Reality Television: Rooting For The ‘B*tch’
As reality programming comes to dominate the television arena, requisite stereotypes of characters have emerged. It seems that every show has a few main staples that no good reality show can do without. But the one role that I am particularly interested in exploring is the role of the “bitch.” The “bitch” has appeared on every popular show and is almost always played by a woman (the only exception to this rule is that of the bitchy gay man). Although I realize that no reality show is actual reality and most of these roles have been carefully produced and edited to achieve these desired parts, it troubles me that producers feel that a necessary component to any entertaining show is that of a bitchy woman.
I was recently having a discussion over dinner with some friends about the most recent season of “Top Chef.” When I mentioned that I was rooting for Jennifer, the most talented woman on the show, my (female) friend cried out, “Why, she’s such a bitch.” Aside from the fact that it bothered me that this was one of my girl friends who felt this way and not a guy friend of mine, I wanted to explore why she felt this way. I asked her, “Why is she a bitch?” Her response was simple and to the point: “She just is.” I continued to challenge her, asking what Jennifer could have possibly done on the show to garner her disrespect, as Jennifer has not made any enemies and has come to be a force to be reckoned within the kitchen, as she is consistently one of the winners.
Jennifer is an extremely talented chef who wins most challenges, and when she doesn’t win, there is no crying or whining, only cussing. Used to being the boss at her job, where she is the chef de cuisine for renowned chef Eric Ripert’s 10 Arts restaurant in Philadelphia, Jennifer can stand the heat in the kitchen, while those who can’t get dismissed each week. In a recent episode, Jennifer won the Quickfire Challenge, which gave her immunity for the main challenge that week. The main challenge had all the contestants working together as a group, and because Jennifer had immunity, one of the other competitors suggested that Jennifer be the team captain, since whether they did or did not do well, she had immunity and could not be sent home. She agreed to be captain, and her natural leadership skills were readily displayed. Jennifer expected all of the team members to do their part and do it well, walking through the kitchen and telling some people to stop talking and focus on the food, and telling others that their food was not good enough to serve. I can see that this was probably the episode my friend watched, which made her feel that Jennifer was a bitch.

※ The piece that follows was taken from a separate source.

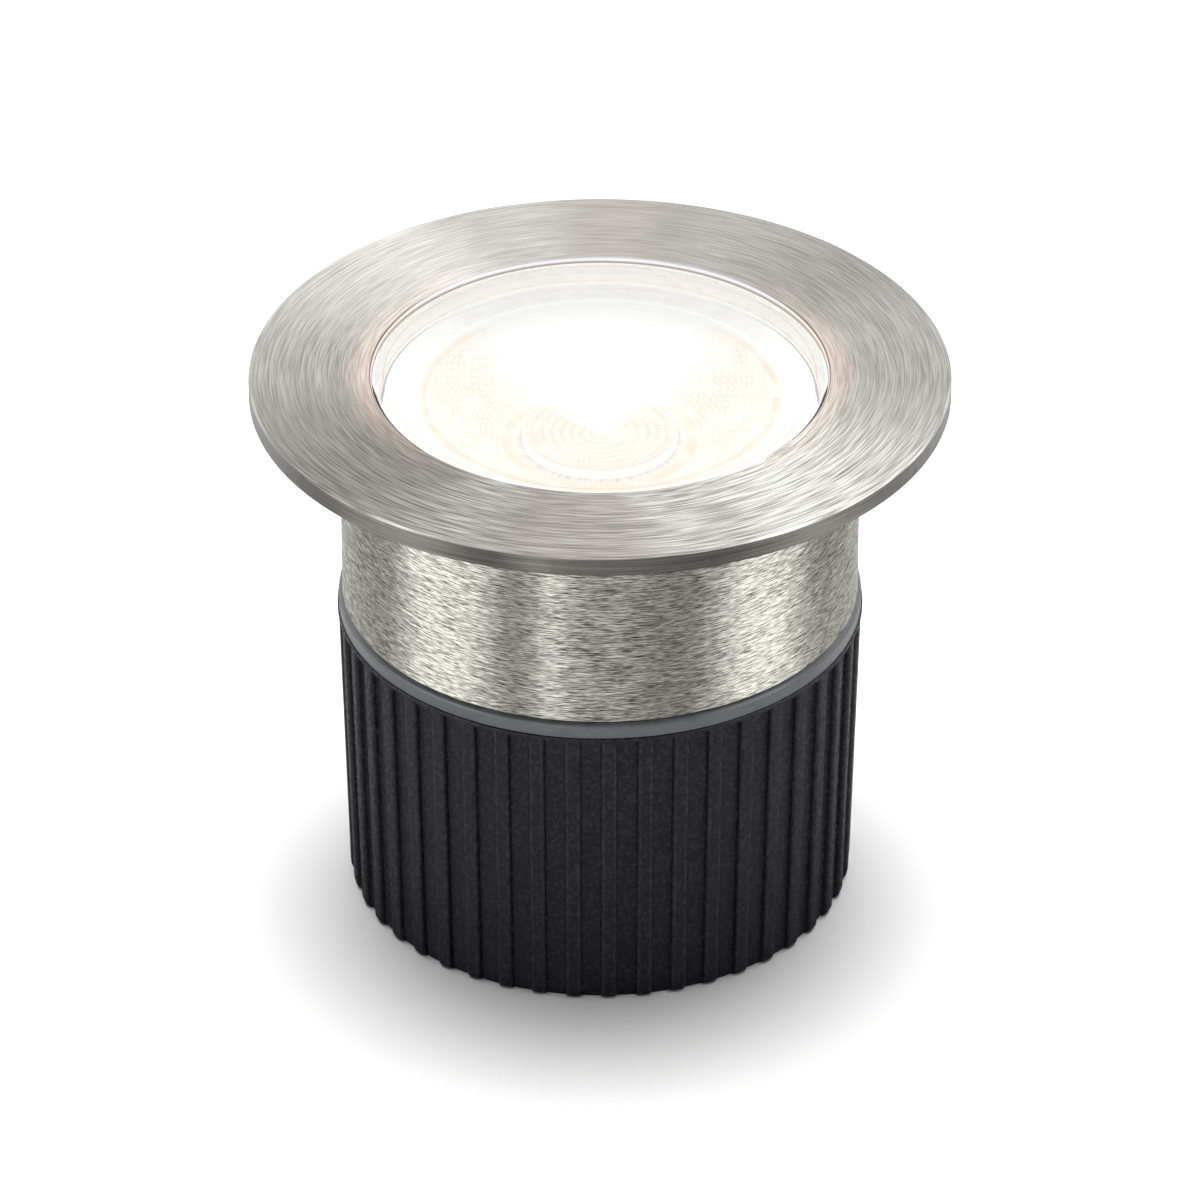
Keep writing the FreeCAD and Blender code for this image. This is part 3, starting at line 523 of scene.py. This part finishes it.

What if this were a man, though? What if the most talented chef on the show were a man? If a man were team captain and demanded the best of these chefs and reprimanded the ones who were slacking, no one would call him a bitch; no one would even comment. This is because it is expected that male competitors are assertive and demanding, but as soon as a woman inhabits these roles, she is immediately marked as the bitch.
One male competitor in particular bothers me, and, in my defense, it is not solely because of his behavior but also because he makes mediocre food and seems to ride on the coattails of some of the more successful chefs. In the premiere episode, the competitors participated in a relay race of chopping and preparing some basic foods. Michael (the Greek one, not the attractive Voltaggio brother), the male competitor in question, was shucking oysters against Jennifer and commented that when he looked over and realized that she was beating him, he was shocked because no girl should be beating him. In a later episode in which Jennifer won the Quickfire, Michael said that Jennifer won because the judges play favorites and that she didn’t deserve it. First, the Quickfires are judged by visiting chefs and not the main judges who preside over the main challenges, and thus they don’t know the contestants and obviously judge whose food is best. Michael makes crappy food, but instead of getting over this, he puts down Jennifer and attributes her success to the fact that the judges are playing favorites.
I will continue to watch “Top Chef,” just as I will continue to cheer on Jennifer. She’s not warm, fuzzy and nurturing, but rather assertive, foul-mouthed and badass. I hope one day that reality television has better standards and doesn’t feel the need to resort to such simplifications of human behavior, but until it does, I’m rooting for “the bitch.”